Harry J’s growing empire
So Harry Jayawardena, the influential tycoon who is quietly building a business empire that is spreading its tentacles into a growing number of sectors of the economy, has finally done it. His ouster of DFCC Bank chairman Nihal Jinasena after building up a controlling stake in the bank means that his grip on the one-time development finance institution with access to cheap foreign loans is now complete. Jayawardena’s bid for control of DFCC has long been speculated by the market and business community and this newspaper drew attention to it early on in the game.

The next target in Harry Jayawardena’s sights is said to be the Commercial Bank. Jayawardena’s move to take control of DFCC Bank and speculation that he plans to do the same with Commercial Bank raises interesting questions about the control of our banking institutions and how the rules will be interpreted and applied. The regulators do not have an easy task determining Jayawardena’s extent of control over some of our top banks given the complicated and murky nature of the ownership structures of firms in his growing business empire. And while the rules restrict concentration of ownership in banks, the Central Bank has also said it wants to encourage consolidation in the banking sector to ensure stronger banks and reduce the kind of fragmentation that is seen today.
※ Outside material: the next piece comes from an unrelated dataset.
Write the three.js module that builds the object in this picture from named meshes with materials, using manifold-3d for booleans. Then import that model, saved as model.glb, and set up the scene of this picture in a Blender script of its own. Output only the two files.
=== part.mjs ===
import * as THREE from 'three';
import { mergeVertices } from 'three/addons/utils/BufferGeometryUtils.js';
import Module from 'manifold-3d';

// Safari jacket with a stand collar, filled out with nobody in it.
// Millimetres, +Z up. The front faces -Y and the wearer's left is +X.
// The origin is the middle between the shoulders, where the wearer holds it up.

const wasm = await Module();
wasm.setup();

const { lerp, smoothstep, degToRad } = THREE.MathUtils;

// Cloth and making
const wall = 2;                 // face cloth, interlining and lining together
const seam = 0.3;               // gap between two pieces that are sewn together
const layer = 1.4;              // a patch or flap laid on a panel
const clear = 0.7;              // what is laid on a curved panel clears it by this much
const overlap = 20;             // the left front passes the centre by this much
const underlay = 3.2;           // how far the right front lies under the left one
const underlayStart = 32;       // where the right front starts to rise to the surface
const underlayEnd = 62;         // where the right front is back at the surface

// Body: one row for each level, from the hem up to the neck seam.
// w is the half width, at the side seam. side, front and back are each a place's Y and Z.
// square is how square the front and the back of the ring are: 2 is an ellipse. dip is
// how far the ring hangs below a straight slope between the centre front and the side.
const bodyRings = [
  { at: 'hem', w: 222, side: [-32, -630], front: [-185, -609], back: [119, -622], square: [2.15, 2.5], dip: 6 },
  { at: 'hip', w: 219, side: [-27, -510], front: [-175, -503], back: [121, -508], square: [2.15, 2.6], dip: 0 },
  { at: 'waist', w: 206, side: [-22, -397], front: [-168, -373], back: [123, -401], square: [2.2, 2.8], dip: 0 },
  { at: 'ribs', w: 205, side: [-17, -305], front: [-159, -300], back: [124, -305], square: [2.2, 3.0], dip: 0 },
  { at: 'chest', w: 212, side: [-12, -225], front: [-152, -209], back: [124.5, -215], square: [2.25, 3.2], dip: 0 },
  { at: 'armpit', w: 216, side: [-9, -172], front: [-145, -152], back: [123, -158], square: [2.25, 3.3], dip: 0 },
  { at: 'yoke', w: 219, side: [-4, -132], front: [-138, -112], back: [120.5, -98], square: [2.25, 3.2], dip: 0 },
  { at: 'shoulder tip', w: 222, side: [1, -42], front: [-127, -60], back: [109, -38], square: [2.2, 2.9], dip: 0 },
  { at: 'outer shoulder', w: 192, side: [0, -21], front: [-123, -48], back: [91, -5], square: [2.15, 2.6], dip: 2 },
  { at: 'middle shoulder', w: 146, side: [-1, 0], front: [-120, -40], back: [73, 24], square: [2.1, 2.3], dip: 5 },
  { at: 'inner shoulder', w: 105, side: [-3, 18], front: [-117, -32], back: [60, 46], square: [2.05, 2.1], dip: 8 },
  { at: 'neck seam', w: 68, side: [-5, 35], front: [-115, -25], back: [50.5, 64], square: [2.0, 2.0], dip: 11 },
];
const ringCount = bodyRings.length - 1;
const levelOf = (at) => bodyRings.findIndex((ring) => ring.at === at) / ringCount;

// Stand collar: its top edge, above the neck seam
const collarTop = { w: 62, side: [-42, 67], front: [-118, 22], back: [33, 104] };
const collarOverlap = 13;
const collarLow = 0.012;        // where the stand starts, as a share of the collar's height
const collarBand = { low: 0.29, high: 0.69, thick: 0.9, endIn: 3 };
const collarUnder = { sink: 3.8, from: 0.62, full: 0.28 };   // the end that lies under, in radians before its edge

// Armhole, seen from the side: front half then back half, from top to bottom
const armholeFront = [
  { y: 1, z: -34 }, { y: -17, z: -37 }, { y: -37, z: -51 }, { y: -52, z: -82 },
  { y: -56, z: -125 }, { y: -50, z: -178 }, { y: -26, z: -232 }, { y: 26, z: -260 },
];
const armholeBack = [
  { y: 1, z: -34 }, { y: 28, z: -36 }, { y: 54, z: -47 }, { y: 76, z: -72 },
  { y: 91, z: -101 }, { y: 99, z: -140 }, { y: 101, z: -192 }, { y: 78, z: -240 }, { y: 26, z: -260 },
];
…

It remains to be seen how the regulators, the Central Bank and the Securities and Exchange Commission will react.

Jayawardena is known to be well connected and currently serves as a senior advisor to President Chandrika Kumaratunga and is also believed to be an important contributor to party coffers, just like many other businessmen who use their wealth to gain influence. He keeps a low profile and avoids the media although his deals and predatory moves cannot but focus the spotlight on him. He is believed to have got the deal for the Norochcholai coal power plant project by becoming the agent for the Chinese firm given the contract.
Jayawardena’s detractors portray him as a ruthless corporate raider out to build a business empire by exploiting his influence with the ruling political party of the day and earnings from his cash cow, Distilleries Company of Sri Lanka, which is now being seen as the holding company for his widening business interests. In fact his raid on Sampath Bank, which raised a storm of protest from shareholders and employee trade unions some years ago, is seen in certain business circles as a dummy run – to test the waters and see how the regulators would react.
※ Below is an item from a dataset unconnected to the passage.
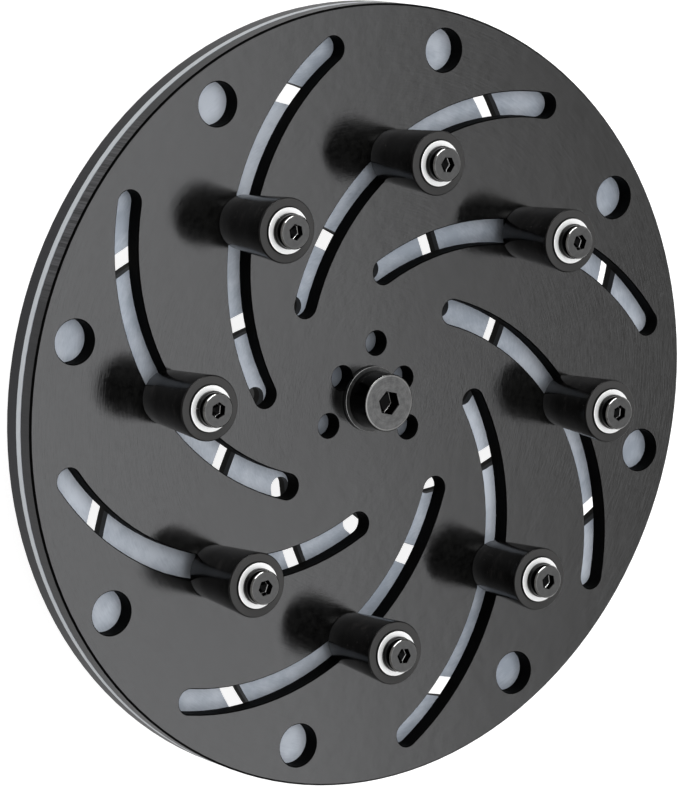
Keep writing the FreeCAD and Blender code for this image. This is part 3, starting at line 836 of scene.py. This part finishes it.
def pale_floor():
    """A plain floor that keeps the object's shadow. Its glow is seen by the camera, and
    fainter in reflections, and lights nothing."""
    half = 6.0
    camera_glow, gloss_glow = 0.88, 0.45
    mesh = bpy.data.meshes.new("floor")
    mesh.from_pydata([(-half, -half, 0), (half, -half, 0), (half, half, 0), (-half, half, 0)],
                     [], [(0, 1, 2, 3)])
    floor = bpy.data.objects.new("floor", mesh)
    bpy.context.scene.collection.objects.link(floor)
    mat = bpy.data.materials.new("pale_floor")
    mat.use_nodes = True
    tree = mat.node_tree
    tree.nodes.clear()
    out = tree.nodes.new("ShaderNodeOutputMaterial")
    diffuse = tree.nodes.new("ShaderNodeBsdfDiffuse")
    diffuse.inputs["Color"].default_value = rgba(0.45)
    glow = tree.nodes.new("ShaderNodeEmission")
    ray = tree.nodes.new("ShaderNodeLightPath").outputs
    seen = add_up(tree, (ray["Is Camera Ray"], camera_glow), (ray["Is Glossy Ray"], gloss_glow))
    feed(tree, glow.inputs["Strength"], seen)
    feed(tree, out.inputs["Surface"], add_shaders(tree, diffuse.outputs[0], glow.outputs[0]))
    mesh.materials.append(mat)


def background(tree, strength, colour):
    node = tree.nodes.new("ShaderNodeBackground")
    node.inputs["Color"].default_value = rgba(colour)
    feed(tree, node.inputs["Strength"], strength)
    return node.outputs[0]


def overhead_panel(tree, x, y, z):
    """A wide panel overhead, drawn on the plane one metre up, from 0 to 1. Its far edge fades
    slowly and is turned a little from the Y axis: along and across are its own directions."""
    turn = math.radians(25.0)
    up = math_node(tree, "MAXIMUM", z, 0.05)
    u, v = math_node(tree, "DIVIDE", x, up), math_node(tree, "DIVIDE", y, up)
    along = math_node(tree, "SUBTRACT", math_node(tree, "MULTIPLY", v, math.cos(turn)),
                      math_node(tree, "MULTIPLY", u, math.sin(turn)))
    across = math_node(tree, "ADD", math_node(tree, "MULTIPLY", u, math.cos(turn)),
                       math_node(tree, "MULTIPLY", v, math.sin(turn)))
    far_edge = map_range(tree, along, 0.56, 0.78, 1.0, 0.0, True)
    near_edge = map_range(tree, along, -0.80, -0.20, 0.0, 1.0, True)
    sides = map_range(tree, math_node(tree, "ABSOLUTE", across), 0.6, 0.9, 1.0, 0.0, True)
    return math_node(tree, "MULTIPLY", math_node(tree, "MULTIPLY", far_edge, near_edge), sides)


def strip_lamp(tree, direction):
    """A strip lamp low at the photograph's upper left, which the screws' bevels catch: as long
    as its cone and as wide as its plane lets through."""
    cone = vector_math(tree, "DOT_PRODUCT", direction, (-0.853, -0.294, 0.430))
    plane = vector_math(tree, "DOT_PRODUCT", direction, (-0.308, -0.464, -0.830))
    length = map_range(tree, cone, 0.87, 0.94, 0.0, 14.0, True)
    width = map_range(tree, math_node(tree, "ABSOLUTE", plane), 0.04, 0.10, 1.0, 0.0, True)
    return math_node(tree, "MULTIPLY", length, width)


def studio():
    """The world: a room that brightens upwards, the overhead panel and the strip lamp. The
    camera sees plain white instead."""
    world = bpy.data.worlds.new("studio")
    bpy.context.scene.world = world
    world.use_nodes = True
    tree = world.node_tree
    tree.nodes.clear()
    out = tree.nodes.new("ShaderNodeOutputWorld")
    direction = tree.nodes.new("ShaderNodeTexCoord").outputs["Generated"]
    x, y, z = vector_parts(tree, direction)
    room = background(tree, map_range(tree, z, 0.0, 0.9, 0.28, 0.43), (1.0, 0.985, 0.96))
    panel = math_node(tree, "MULTIPLY", overhead_panel(tree, x, y, z), 1.55)
    both = add_shaders(tree, room, background(tree, panel, (0.97, 0.985, 1.02)))
    sky = add_shaders(tree, both, background(tree, strip_lamp(tree, direction), 1.0))
    mix = tree.nodes.new("ShaderNodeMixShader")
    ray = tree.nodes.new("ShaderNodeLightPath").outputs
    feed(tree, mix.inputs[0], ray["Is Camera Ray"])
    feed(tree, mix.inputs[1], sky)
    feed(tree, mix.inputs[2], background(tree, 1.0, 1.0))
    feed(tree, out.inputs["Surface"], mix.outputs[0])


def photo_camera():
    """The photograph's camera, solved from the eight finger holes: its place and its three
    axes in the chuck's frame, and its focal length in the photograph's pixels."""
    photo_height, focal_px, sensor = 788.0, 4231.7, 36.0
    right = (-0.20480257, 0.79725006, 0.56784527)
    up = (-0.97849441, -0.15218842, -0.13923853)
    back = (-0.02458844, -0.58414984, 0.81127331)
    place = (-0.038846, -0.949042, 1.346447)
    data = bpy.data.cameras.new("photo_camera")
    data.sensor_fit = "VERTICAL"
    data.sensor_height = sensor
    data.lens = focal_px / photo_height * sensor
    data.clip_end = 50.0
    cam = bpy.data.objects.new("photo_camera", data)
    cam.matrix_world = Matrix(list(zip(right, up, back, place)) + [(0, 0, 0, 1)])
    bpy.context.scene.collection.objects.link(cam)
    bpy.context.scene.camera = cam


pale_floor()
studio()
photo_camera()
bpy.context.scene.view_settings.view_transform = "Standard"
The ousted chairman of DFCC Nihal Jinasena has made a statement crying foul over the move and alleging that such “interference”, as he calls it, by shareholders in the DFCC board is unacceptable and immoral. Jinasena cannot take the moral high ground as such actions are quite the norm in developed markets and he himself is alleged to have interfered with the running of the SEC secretariat in its investigation into insider dealing in shares by its then chairman and another retired director of a well known listed company.

While some may not like Jayawardena’s style of business and his growing corporate power, the fact is such predatory actions and struggle for control of listed companies is perfectly normal and legal in a free market, open economic system to which most probably even the tycoon’s severest critics are committed. It is not even immoral. A free market economy with a thriving stock market allows, indeed, even encourages and admires, concentration of power and wealth to some degree as seen by how rich businessmen like Bill Gates are almost idolized in Western countries.